We pick up were we left off and examine the landscape that unfolds before the heroes in a post Battle of Red-cliffs China.
A vacuum of power is created with the slow disintegration of the massive Han realm which is slowly being dominated by various factions of elite generals, strategists and rulers. Each seek to connive and outsmart each other to achieve the ultimate goal of hegemony and win the race to re-unify China. These are there stories.

The story of the Romance of the The Kingdoms is a deep dive into Chinese philosophy, psychology, politics, history and religion. From this you will get a very deep perspective on a period of history that ultimately has shaped the face of China up until the modern era and into the future.
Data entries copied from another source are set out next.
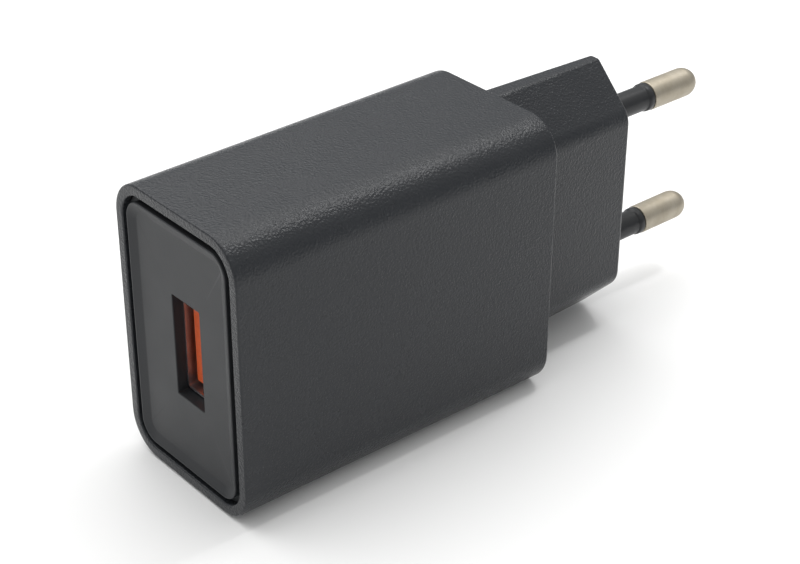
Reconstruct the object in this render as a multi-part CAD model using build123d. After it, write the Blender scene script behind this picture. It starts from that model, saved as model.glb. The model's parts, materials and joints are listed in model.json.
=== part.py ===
from build123d import *
import os

# A mains wall charger with two round pins and one USB-A socket, in millimetres.
# It is drawn about its own long axis: x to the right, y from the front rim towards the pins,
# z up. Every node is moved at the end, so that the origin lies under the middle of the whole.

# Housing
body_length = 47.5
front_width = 23.6
front_height = 37.3
rear_width = 24.6
rear_height = 37.7
corner_radius = 4.8
rim_width = 1.4
wall = 2.0
rear_wall = 1.8
rim_edge_radius = 0.2
rear_edge_radius = 0.35

# Plug neck, a six-sided prism with softened corners
neck_length = 18.7
neck_base_half_width = 7.2
neck_base_half_height = 18.55
neck_end_half_width = 6.7
neck_end_half_height = 18.25
neck_slope = 6.05
neck_side_radius = 3.3
neck_tip_radius = 1.5
neck_wall = 1.6
neck_end_wall = 2.4
neck_end_radius = 0.65
neck_inner_flat = 0.4

# Front panel: a raised border, and a face sunk inside it
groove_width = 0.75
groove_depth = 1.0
panel_thickness = 2.4
border_width = 1.35
border_crest = 0.2
border_top = 0.05
face_depth = 0.56
panel_clearance = 0.05
skirt_depth = 2.2
skirt_wall = 1.2
hook_half_width = 3.0
hook_reach = 0.6

# Mains pins
pin_radius = 2.0
pin_spacing = 19.0
pin_length = 19.1
pin_dome = 2.2
shank_radius = 1.3
sleeve_radius = 1.73
sleeve_length = 9.15
sleeve_ramp = 0.25
sleeve_collar = 0.9
collar_radius = 1.93
knurl_radius = 2.5
knurl_length = 2.2
knurl_count = 18
rivet_radius = 1.0
boss_radius = 4.0
boss_length = 3.0

# USB-A socket: the opening, the shell and the insulating tongue
port_x = 0.72
port_z = 0.0
port_width = 5.36
port_height = 13.54
port_wall = 1.5
shell_inner_width = 5.12
shell_inner_height = 12.5
shell_sheet = 0.3
shell_length = 13.8
tongue_width = 1.84
tongue_height = 11.1
tongue_offset = 0.98
contact_places = (-3.5, -1.0, 1.0, 3.5)
contact_width = 1.1

# Circuit board and what stands on it
board_x = 4.3
board_thickness = 1.6
board_front = 5.2
board_rear = 45.0
board_half_height = 16.2
capacitor_radius = 4.0
capacitor_height = 12.0
output_capacitor_radius = 3.6
transformer_y = 24.6
core_length = 14.6
core_span = 16.0
core_thickness = 5.0
core_x = -2.6
lead_radius = 0.3

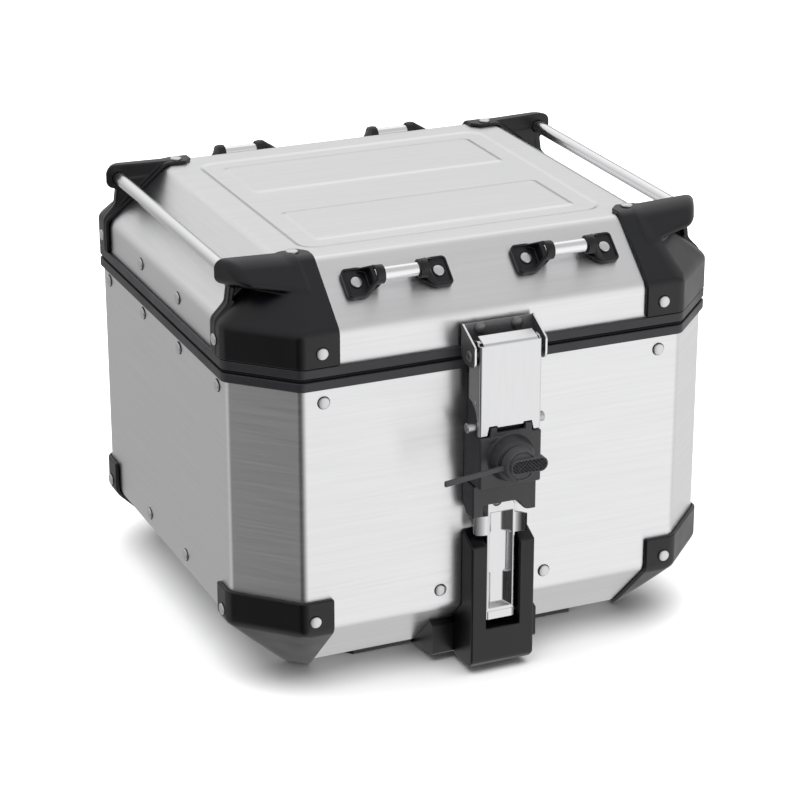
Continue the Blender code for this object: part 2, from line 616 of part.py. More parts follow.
def main():
    clear_scene()
    case = pivot("case_body_pivot", (0, 0, 0))
    lid = pivot("lid_pivot", (0, HINGE_Y, HINGE_Z), case)
    cover = pivot("cover_pivot", (0, PIVOT_Y, PIVOT_Z), lid)
    lock = pivot("lock_pivot", (0, LOCK_Y, LOCK_Z), case)
    lever = pivot("lever_pivot", (0, LEVER_PIN_Y, LEVER_PIN_Z), case)

    add(make_body_shell(), "brushed_aluminium", case)
    add(trim_ring("body_trim", BODY_TRIM_Z[0], BODY_TRIM_Z[1], BODY_TRIM_Z[1] - TRIM_THICK), "rim_plastic", case)
    add(make_seal(), "seal_rubber", case)
    add(make_base_plate(), "black_plastic", case)
    add(make_latch_housing(), "black_plastic", case)
    add(make_bridge(), "black_plastic", case)
    add(make_lock_body(), "black_plastic", case, smooth=True)
    add(make_catch_pin(), "dark_steel", case, smooth=True)
    pin_half = 20.0
    lever_pin = rod("lever_pin", (-pin_half, LEVER_PIN_Y, LEVER_PIN_Z), (pin_half, LEVER_PIN_Y, LEVER_PIN_Z), LEVER_PIN_R, 12)
    add(lever_pin, "lock_metal", case, smooth=True)
    add(make_lever(), "cover_steel", lever)
    add(make_lock_plug(), "lock_metal", lock, smooth=True)
    add(make_dust_cap(), "cap_rubber", lock, smooth=True)

    add(make_lid_shell(), "brushed_aluminium", lid)
    add(trim_ring("lid_trim", LID_TRIM_Z[1], LID_TRIM_Z[0], LID_TRIM_Z[0] + TRIM_THICK), "rim_plastic", lid)
    add(make_latch_bracket(), "dark_steel", lid)
    add(make_cover_pin(), "dark_steel", lid, smooth=True)
    add(make_cover(), "cover_steel", cover)

    guard, cap, bracket = make_guard(), make_cap(), make_bracket()
    corners = {"front_right": (1, 1), "front_left": (-1, 1), "back_right": (1, -1), "back_left": (-1, -1)}
    for where, (sign_x, sign_y) in corners.items():
        add(mirrored(guard, "bottom_guard_" + where, sign_x, sign_y), "black_plastic", case)
        add(mirrored(cap, "lid_cap_" + where, sign_x, sign_y), "black_plastic", lid)
        front, side = (151.5, -HALF_D - CAP_OUT, 300.3), (HALF_W + CAP_OUT, -143, 301.3)
        top = (150, -139, LID_TOP_Z + CAP_OUT)
        for label, (x, y, z), axis in (("front", front, (0, -sign_y, 0)), ("side", side, (sign_x, 0, 0)),
                                       ("top", top, (0, 0, 1))):
            rivet = make_rivet(f"cap_rivet_{where}_{label}", (sign_x * x, sign_y * y, z), axis)
            add(rivet, "rivet_metal", lid, smooth=True)

    bar_half = WEB_Y + BAR_DEEP
    for where, x in (("left", -BAR_X), ("right", BAR_X)):
        add(rod("side_bar_" + where, (x, -bar_half, BAR_Z), (x, bar_half, BAR_Z), BAR_R), "satin_rod", lid, smooth=True)

    for edge, side in (("front", -1), ("back", 1)):
        for where, x in (("left", -HANDLE_X), ("right", HANDLE_X)):
            half = SOCKET_S + SOCKET_DEEP - GAP
            ends = [slope_point(x + s, HANDLE_V, ROD_H, side) for s in (-half, half)]
            add(rod(f"handle_rod_{edge}_{where}", *ends, ROD_R), "satin_rod", lid, smooth=True)
            for label, way in (("a", -1), ("b", 1)):
                piece = mapped(bracket, f"handle_bracket_{edge}_{where}_{label}",
                               lambda s, v, h: slope_point(x + way * s, HANDLE_V + v, h, side))
                add(piece, "black_plastic", lid)

    for where, x in (("left", -16.4), ("right", 16.4)):
        rivet = make_rivet("bracket_rivet_" + where, (x, BRACKET_Y - EAR_THICK, PIVOT_Z + 16.3), (0, -1, 0))
        add(rivet, "dark_steel", lid, smooth=True)

    for where, x in (("left", -HINGE_X), ("right", HINGE_X)):
        add(make_leaf("hinge_leaf_body_" + where, x, upper=False), "dark_steel", case)
        add(make_leaf("hinge_leaf_lid_" + where, x, upper=True), "dark_steel", lid)
        pin = rod("hinge_pin_" + where, (x - HINGE_HALF, HINGE_Y, HINGE_Z), (x + HINGE_HALF, HINGE_Y, HINGE_Z),
                  HINGE_PIN_R, 12)
        add(pin, "lock_metal", case, smooth=True)

    for pattern in (guard, cap, bracket):
        bpy.data.objects.remove(pattern, do_unlink=True)


main()
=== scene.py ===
"""Looks of the aluminium top case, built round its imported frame.

The case's own frame: +X right, -Y to the latch side, +Z up. Shapes are worked out in millimetres and
turned into metres when a mesh is made. In the shape functions d is the distance towards the front,
which is -y, so that one corner's formula serves all four corners.
"""
import math

import bmesh
import bpy
import numpy as np
from mathutils import Matrix, Vector


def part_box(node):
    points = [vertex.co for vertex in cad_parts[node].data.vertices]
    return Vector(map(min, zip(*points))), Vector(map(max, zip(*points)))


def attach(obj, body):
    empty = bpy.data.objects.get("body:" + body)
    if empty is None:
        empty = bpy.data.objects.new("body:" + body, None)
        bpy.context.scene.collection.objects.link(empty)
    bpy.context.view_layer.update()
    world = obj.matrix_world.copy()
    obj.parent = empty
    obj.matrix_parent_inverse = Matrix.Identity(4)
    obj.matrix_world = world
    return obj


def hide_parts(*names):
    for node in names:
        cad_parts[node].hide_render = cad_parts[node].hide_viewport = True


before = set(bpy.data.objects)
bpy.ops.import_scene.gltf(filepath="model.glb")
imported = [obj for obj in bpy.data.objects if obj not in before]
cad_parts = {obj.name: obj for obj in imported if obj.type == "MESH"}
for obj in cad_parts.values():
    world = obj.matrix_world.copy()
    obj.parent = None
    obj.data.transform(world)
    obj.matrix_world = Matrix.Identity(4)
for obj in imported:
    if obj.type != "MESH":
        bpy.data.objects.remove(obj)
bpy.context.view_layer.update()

MM = 0.001
GAP = 0.3                      # clearance between touching pieces


def corners(*nodes):
    """Lowest and highest corner of CAD nodes together, in millimetres."""
    boxes = [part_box(node) for node in nodes]
    low = np.min([np.array(b[0]) for b in boxes], 0) / MM
    high = np.max([np.array(b[1]) for b in boxes], 0) / MM
    return low, high


def across(node):
    """Where a pin along X runs: its distance to the front, and its height."""
    low, high = corners(node)
    return -(low[1] + high[1]) / 2, (low[2] + high[2]) / 2


# Driving dimensions, from the frame
shell_low, shell_high = corners("body_shell")
HALF_W, HALF_D, WALL_TOP_Z = shell_high
BOTTOM_Z = shell_low[2]
lid_low, lid_high = corners("lid_shell")
LID_RIM_Z, LID_TOP_Z = lid_low[2], lid_high[2]
cap_low, cap_high = corners("lid_cap_front_right")
CAP_X, CAP_LOW_Z = cap_low[0], cap_low[2]
CAP_Y = -cap_high[1]
guard_low, guard_high = corners("bottom_guard_front_right")
GUARD_X, GUARD_TOP_Z = guard_low[0], guard_high[2]
GUARD_Y = -guard_high[1]

# The cut corners and the folds, which the boxes can't say
CORNER = 47.0                  # leg of the cut vertical corners
FOLD = 55.0                    # leg of the fold between the walls and the bottom
FOLD_Z = BOTTOM_Z + FOLD
LID_FOLD_Z = LID_RIM_Z + 33.7
TOP_HALF_W, TOP_HALF_D, TOP_CORNER = 161.0, 150.5, 8.0
SHEET = 1.5
OCT = 2 - math.sqrt(2)         # growth of a 45 degree corner cut per unit of offset
CORNER_S = (HALF_W + HALF_D - CORNER) / math.sqrt(2)       # centre to the flat of a cut corner
TOP_CORNER_S = (TOP_HALF_W + TOP_HALF_D - TOP_CORNER) / math.sqrt(2)
CAP_OUT = 3.3                  # outer face of a cap, as an offset from the lid
GUARD_OUT = BOTTOM_Z
WEB_Y = 136.0                  # face of the cap's web that carries the side bar

CORNER_SIGNS = {"front_right": (1, 1), "front_left": (-1, 1), "back_right": (1, -1), "back_left": (-1, -1)}


# Materials

def new_look(name, colour, metallic, roughness):
    """A Principled material with its constants on the shader's own sockets."""
    made = bpy.data.materials.new("look_" + name)
    made.use_nodes = True
    tree = made.node_tree
    shader = tree.nodes["Principled BSDF"]
    shader.inputs["Base Color"].default_value = (*colour, 1)
    shader.inputs["Metallic"].default_value = metallic
    shader.inputs["Roughness"].default_value = roughness
    return made, tree, shader


def stretched_noise(tree, stretch, detail=3.0):
    """Noise over the piece's own coordinates, with stretch features per metre along X, Y and Z."""
    place = tree.nodes.new("ShaderNodeTexCoord")
    scale = tree.nodes.new("ShaderNodeVectorMath")
    scale.operation = "MULTIPLY"
    scale.inputs[1].default_value = stretch
    noise = tree.nodes.new("ShaderNodeTexNoise")
    noise.inputs["Scale"].default_value = 1.0
    noise.inputs["Detail"].default_value = detail
    tree.links.new(place.outputs["Object"], scale.inputs[0])
    tree.links.new(scale.outputs[0], noise.inputs["Vector"])
    return noise.outputs["Fac"]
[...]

As Cao Cao was on a winning streak to ultimate hegemony by occupying up to almost half of northern China amongst the disunited, disorganised Warlords, Liu Bei, a landless "adventurer", a penniless scion of the royal house teams up with Sun Quan, a talented leader of the "Southlands", descended from a line of great warrior generals to defeat their common rival, Cao Cao.
Both believe Cao Cao to be the nemesis of the time and to forever be known in history as a 'traitor' of the Han. Despite this bold claim, when the duo are successful, they discover that perhaps it is not Cao Cao they should be worried, but perhaps each other...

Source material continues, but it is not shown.